Читаем Искусство отсутствовать: Незамеченное поколение русской литературы полностью

Дело, конечно, не в мистических связях между метрополией и диаспорой, и даже не только в связях интертекстуальных — понятно, что литераторы, пишущие на русском языке, по обе стороны границы оказываются в ситуации распадения норм в том числе институциональных: инстанция адресата не прояснена, а соотношение между сферой приватного и сферой публичного не урегулировано. Применительно к советской России рубежа 1920–1930-х годов Мариэтта Чудакова описывает эту проблему как проблему «скрытого» и «открытого»: «неопределенность требований власти» ставит литераторов в тупик, поскольку «отсутствуют четкие представления о том, что должно быть выражено открыто, а что следует скрывать» [439]. В прошлой главе мы видели, как неустойчивость границ между приватным и публичным связана с прямо противоположным культурным переживанием — переживанием «одиночества и свободы». Иными словами, при всех разительных, чаще полярных различиях между литературной жизнью метрополии и диаспоры, общей реакцией на социальную катастрофу, ситуацию перехода и институциональный сбой становится маска искреннего литератора, нередко с ясно различимыми чертами нелепости, ущербности, юродства, — маска банальности и непредсказуемости, позволяющая нарушать шаткие границы между приватным и публичным.

В замкнутом эмигрантском сообществе, предъявлявшем к своей «молодой литературе» завышенные и заниженные требования одновременно, маска юродивого литератора не получает концептуального обоснования, однако легитимируется через образ «последнего из первых» и «первого из последних» («Последние и первые» — так, явно имитируя «Униженных и оскорбленных», назывался ранний роман Нины Берберовой). Мы имеем в виду далеко не только статью о «бездарной гениальности», об «отрицательном» даре, который побуждает поэта нелепо говорить о высоком. Раздраженный оксюморон Ходасевича мог находить понимание у читателей постольку, поскольку для эмигрантской литературы и эссеистики вообще характерно постоянное акцентирование предельных — «высоких» и «низких» — значений.

Основной областью смешения высокого и низкого становится то, что современники в метрополии могли бы назвать «бытом» [440]: повседневность, частное, домашнее пространство. Основная операция, которая производится со значениями, — их одомашнивание (от «Пишу стихи при свете писсуара» до «Небо похоже на застиранное полотенце» [441]). Тут наши герои вдохновляются опытами Василия Розанова, полагая, что «только тот, кто у себя дома в рваном пиджаке принимает вечность и с ней имеет какие-то мелкие и жалостно-короткие дела, хорошо о ней пишет» [442]. Именно в этом смысле литература как социальная практика провозглашается лишним посредником между вечностью и поэтом, но как «частное письмо, посылаемое наудачу неведомым друзьям» [443]— приобретает повышенную, почти культовую ценность.

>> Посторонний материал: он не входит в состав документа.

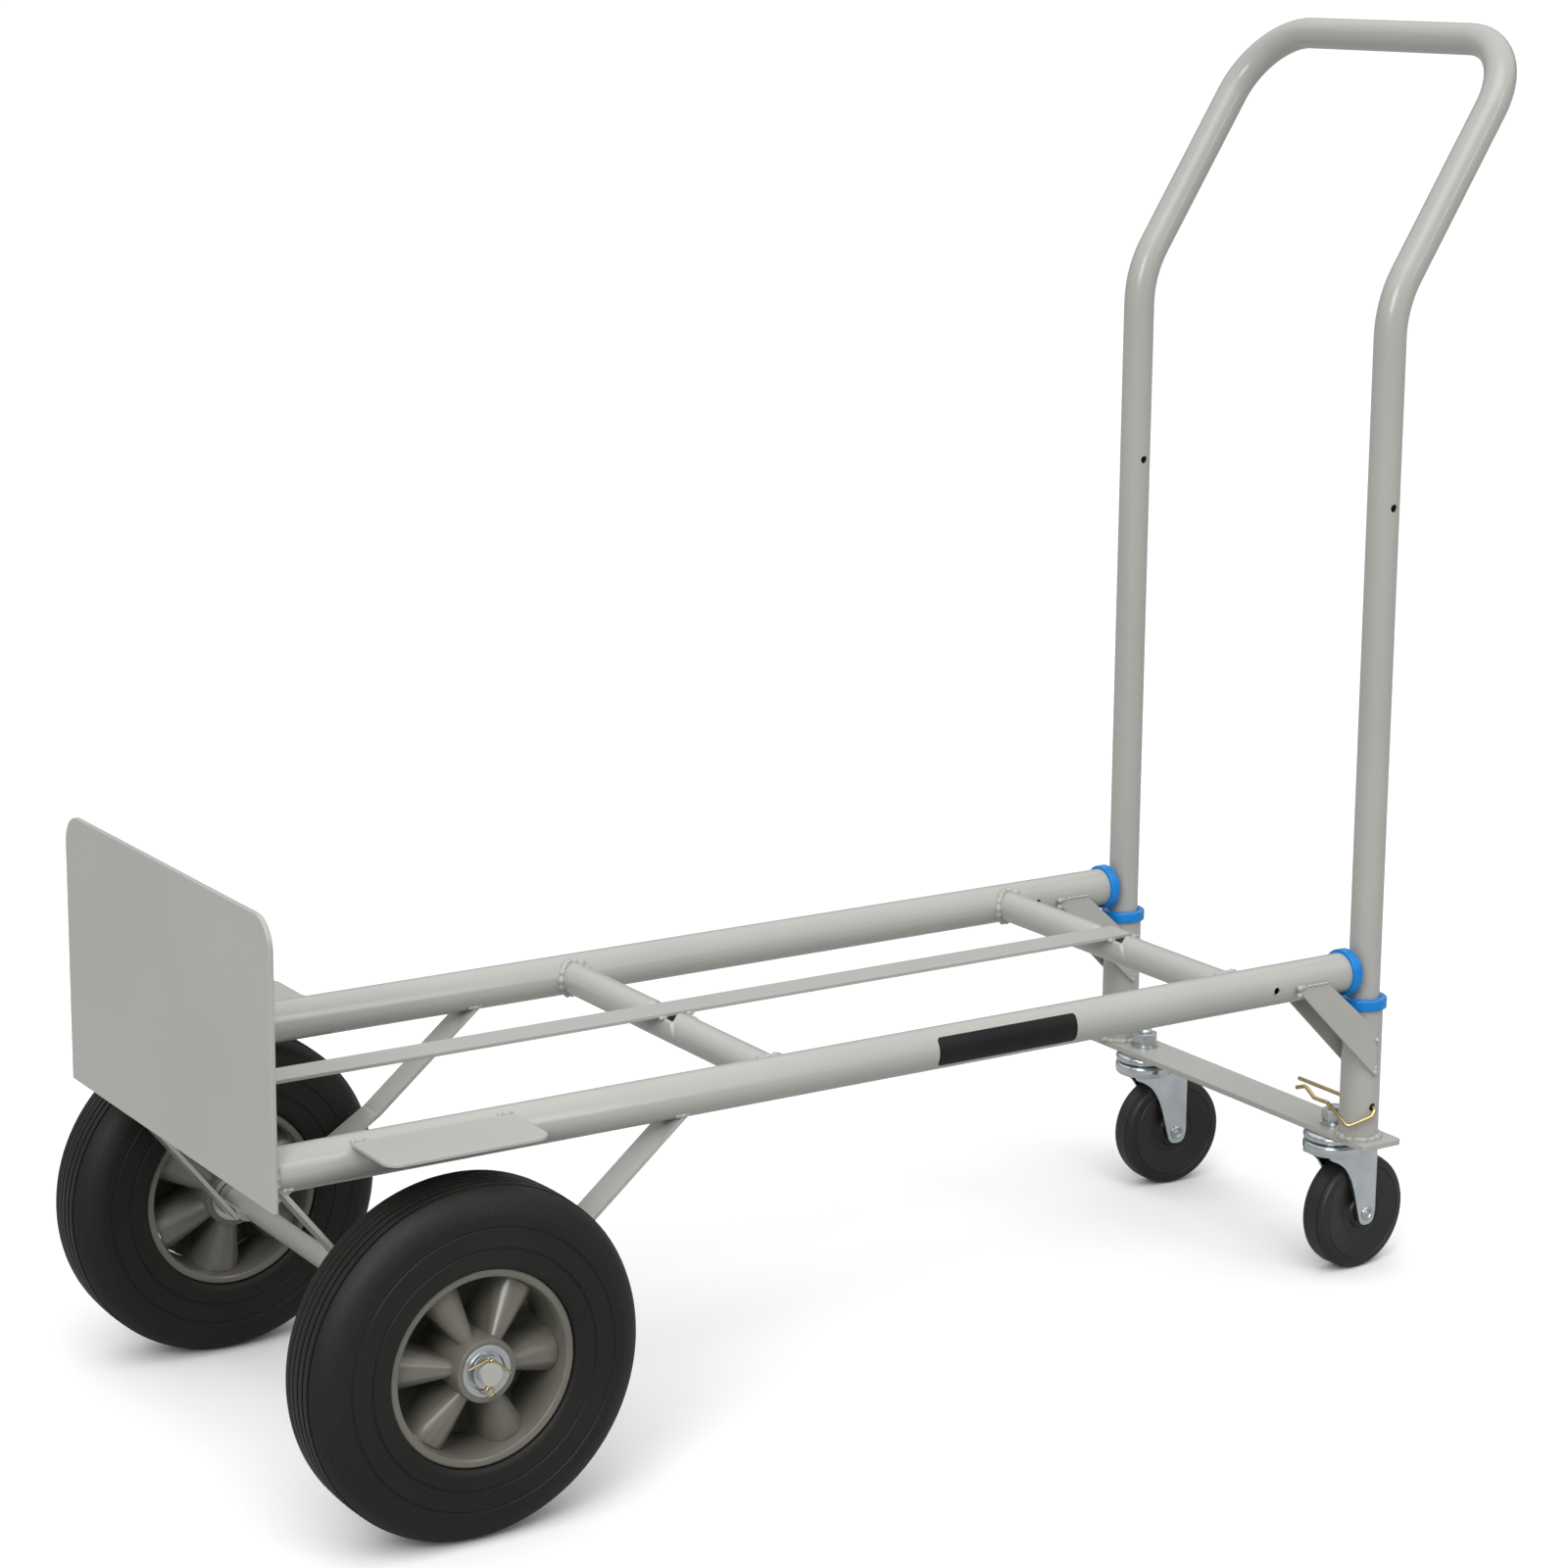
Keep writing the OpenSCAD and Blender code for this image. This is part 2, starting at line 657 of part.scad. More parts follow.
module caster_wheel(side) {
    edge = 3.5;
    half = caster_w / 2;
    color(rubber) on_caster(side) translate([caster_trail, 0, caster_r]) rotate([90, 0, 0])
    rotate_extrude($fn = 120) difference() {
        union() {
            translate([bush_r, -half]) square([caster_r - edge - bush_r, caster_w]);
            translate([bush_r, -half + edge]) square([caster_r - bush_r, caster_w - 2 * edge]);
            for (k = [-1, 1]) translate([caster_r - edge, k * (half - edge)]) circle(edge, $fn = 32);
        }
        for (k = [-1, 1])
            translate([bush_r + 6, k > 0 ? half - 2 : -half - 1]) square([caster_r * 0.42, 3]);
    }
}
module caster_wheel_left() { caster_wheel(left); }
module caster_wheel_right() { caster_wheel(right); }

module caster_bush(side) {
    color(zinc) on_caster(side) translate([caster_trail, 0, caster_r])
        y_ring(-fork_half + part_gap, fork_half - part_gap, caster_bolt_r + running_gap, bush_r);
}
module caster_bush_left() { caster_bush(left); }
module caster_bush_right() { caster_bush(right); }

// ---- handle and lock pin ----

leg_foot_z = bar_top_z + part_gap;

// Path of the handle tube as one rod of radius r, its lower ends made longer by extra
module handle_rod(r, extra) {
    leg_top_z = lean_z - lean_tangent;
    for (s = [left, right]) translate([0, s * side_y, 0]) {
        translate([0, 0, leg_foot_z - extra]) cylinder(h = leg_top_z - leg_foot_z + extra, r = r);
        intersection() {
            translate([lean_r, 0, leg_top_z]) rotate([90, 0, 0]) rotate([0, 0, 90])
                rotate_extrude(angle = 90) translate([lean_r, 0]) circle(r);
            leaned() translate([-2 * lean_r, -lean_r, -3 * lean_r])
                cube([4 * lean_r, 2 * lean_r, 3 * lean_r + lean_tangent]);
        }
    }
    leaned() {
        for (s = [left, right]) {
            translate([0, s * side_y, lean_tangent])
                cylinder(h = lean_l - lean_tangent - grip_corner_r, r = r);
            translate([0, s * (side_y - grip_corner_r), lean_l - grip_corner_r])
                rotate([90, 0, 90]) rotate([0, 0, s > 0 ? 0 : 90])
                    rotate_extrude(angle = 90) translate([grip_corner_r, 0]) circle(r);
        }
        translate([0, 0, lean_l]) y_rod(grip_corner_r - side_y, side_y - grip_corner_r, r);
    }
}
// Frame of the upper handle: origin where the leg and the lean meet, local Z along the lean
module leaned() {
    lean = [[lean_cos, 0, lean_sin, 0], [0, 1, 0, 0], [-lean_sin, 0, lean_cos, 0], [0, 0, 0, 1]];
    translate([0, 0, lean_z]) multmatrix(lean) children();
}

// The legs' open slots let the handle lift straight off the lock pin's level
module handle() {
    $fn = 32;
    color(grey) translate([socket_x, 0, 0]) difference() {
        handle_rod(handle_r, 0);
        handle_rod(handle_r - handle_wall, 1);
        for (s = [left, right]) translate([0, s * side_y, 0]) {
            translate([0, 0, handle_hole_z]) y_rod(-handle_r - 1, handle_r + 1, pin_hole_d / 2);
            translate([0, 0, pin_z]) y_rod(-handle_r - 1, handle_r + 1, pin_hole_d / 2);
            translate([-pin_hole_d / 2, -handle_r - 1, bar_top_z])
                cube([pin_hole_d, handle_d + 2, pin_z - bar_top_z]);
        }
    }
}

// Spring wire lock pin: a straight leg through the socket and an arm that snaps round it
module lock_pin() {
    r = pin_wire_d / 2;
    out = tube_r + 4;
    arm = [
        [0, -out, 0], [-6, -out - 1, -6], [-24, -out + 6, -13], [-25, 10, 1], [-25, 26, 0.5],
        [-24, 38, 7], [-27, 46, 4]
    ];
    color(yellow_zinc) translate([socket_x, left * side_y, pin_z]) {
        y_rod(-out, tube_r + 58, r);
        for (i = [0 : len(arm) - 2]) wire(arm[i], arm[i + 1], r);
    }
}
// Round wire between two points with a ball at the far end
module wire(a, b, r) {
    d = b - a;
    translate(a) {
        sphere(r * 1.01, $fn = 32);
        rotate([0, acos(d[2] / norm(d)), atan2(d[1], d[0])]) cylinder(h = norm(d), r = r);
    }
}

toe_plate();
main_tube_left();
main_tube_right();
cross_tube_middle();
cross_tube_rear();
centre_strap();
socket_tube_left();
socket_tube_right();
gusset_left();
gusset_right();
caster_bar();
axle();
axle_brace_left();
axle_brace_right();
fender_left();
fender_right();
tube_collar_left();
tube_collar_right();
socket_collar_left();
socket_collar_right();
name_plate();
axle_washers();
cotter_pins();
tyre_left();
tyre_right();
hub_left();
hub_right();
wheel_bearings_left();
wheel_bearings_right();
caster_stems();
caster_nuts();
caster_lock_washers();
caster_upper_races();
caster_balls_left();
caster_balls_right();
caster_fork_left();
caster_fork_right();
caster_axle_left();
caster_axle_right();
caster_wheel_left();
caster_wheel_right();
caster_bush_left();
caster_bush_right();
handle();
lock_pin();
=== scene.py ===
# Hand truck standing as a platform cart: looks, floor, light and camera
import json
import math
import bpy
import bmesh
from mathutils import Matrix, Vector


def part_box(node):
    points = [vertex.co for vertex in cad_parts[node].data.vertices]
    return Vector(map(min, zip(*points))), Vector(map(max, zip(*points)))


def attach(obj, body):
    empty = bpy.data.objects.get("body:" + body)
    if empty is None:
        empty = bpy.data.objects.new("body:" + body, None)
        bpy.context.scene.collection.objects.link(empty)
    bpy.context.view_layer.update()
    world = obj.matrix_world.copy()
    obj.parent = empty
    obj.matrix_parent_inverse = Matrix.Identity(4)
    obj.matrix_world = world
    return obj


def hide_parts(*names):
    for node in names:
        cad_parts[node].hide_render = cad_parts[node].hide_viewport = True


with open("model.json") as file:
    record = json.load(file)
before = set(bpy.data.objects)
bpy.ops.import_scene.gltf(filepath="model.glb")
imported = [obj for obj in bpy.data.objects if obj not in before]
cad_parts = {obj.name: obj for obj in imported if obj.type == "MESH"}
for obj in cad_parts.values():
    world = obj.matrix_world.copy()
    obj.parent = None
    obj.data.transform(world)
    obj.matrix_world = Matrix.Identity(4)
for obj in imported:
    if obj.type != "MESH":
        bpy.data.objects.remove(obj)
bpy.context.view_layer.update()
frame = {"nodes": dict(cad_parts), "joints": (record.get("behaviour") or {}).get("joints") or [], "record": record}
print("frame loaded")

mm = 0.001
joints = {j["name"]: j for j in frame["joints"]}
slotOf = {s["node"]: s["material_slot"] for s in frame["record"]["subparts"]}
bodyOf = {n: b for b, names in frame["record"]["behaviour"]["bodies"].items() for n in names}
sides = {"left": -1, "right": 1}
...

Позиция ремесленника, мастера, профессионала, противостоящая одомашненному и в то же время высокому образу письма, как известно, объединяет Ходасевича и Набокова. При этом, в отличие от Ходасевича, Набоков демонстративно предпочитает «сложность» «простоте», а «многозначность» или, точнее было бы сказать, «многозначительность» — ясности. Идее прямого, буквального высказывания Набоков противопоставляет многочисленные, всегда тщательно продуманные метафоры. Ирония умело растворена в тексте, однако при известной доле внимания ее можно распознать, следуя за авторскими подсказками. Дневниковые и эпистолярные модусы письма либо жестко определяются как нелитературные (герой «Подвига» настолько далек от литературы, что не пишет «ничего, кроме писем»), либо разоблачаются как ущербная литература, недолитература (таков «худосочный дневник», в который в конце концов превращается повествование одержимого страстью к литературе карикатурного персонажа «Отчаяния», или напоминающие о Кафке письма, которые адресует немецкому другу и одновременно потомкам не менее карикатурный персонаж «Соглядатая»), Модус автобиографии, безусловно интересующий Сирина и чрезвычайно притягивающий Набокову вданном случае абсолютно лишен «исповедальных» интонаций. Мы еще вернемся к этой теме, пока же отметим, что личная история здесь конструируется с другой целью и другими средствами, во всяком случае, не выдается за правдивый, искренний рассказ о себе [444].

Все это, однако, преподносится как частный протест против публичной, коллективной литературной жизни. Задавшись вопросом, из чего сделана литература Набокова, мы вынуждены будем признать особое значение каламбуров, шарад, литературных игр — того материала, который Тынянов мог бы отнести, наравне с личными дневниками и письмами, к «фактам литературного быта», к «бытовым» ресурсам литературы [445]. Позитивный образ литературы вновь оказывается камерным, домашним, «своим»; литература и на сей раз отстаивается как приватное пространство, где писатель вправе наконец остаться наедине с читателем.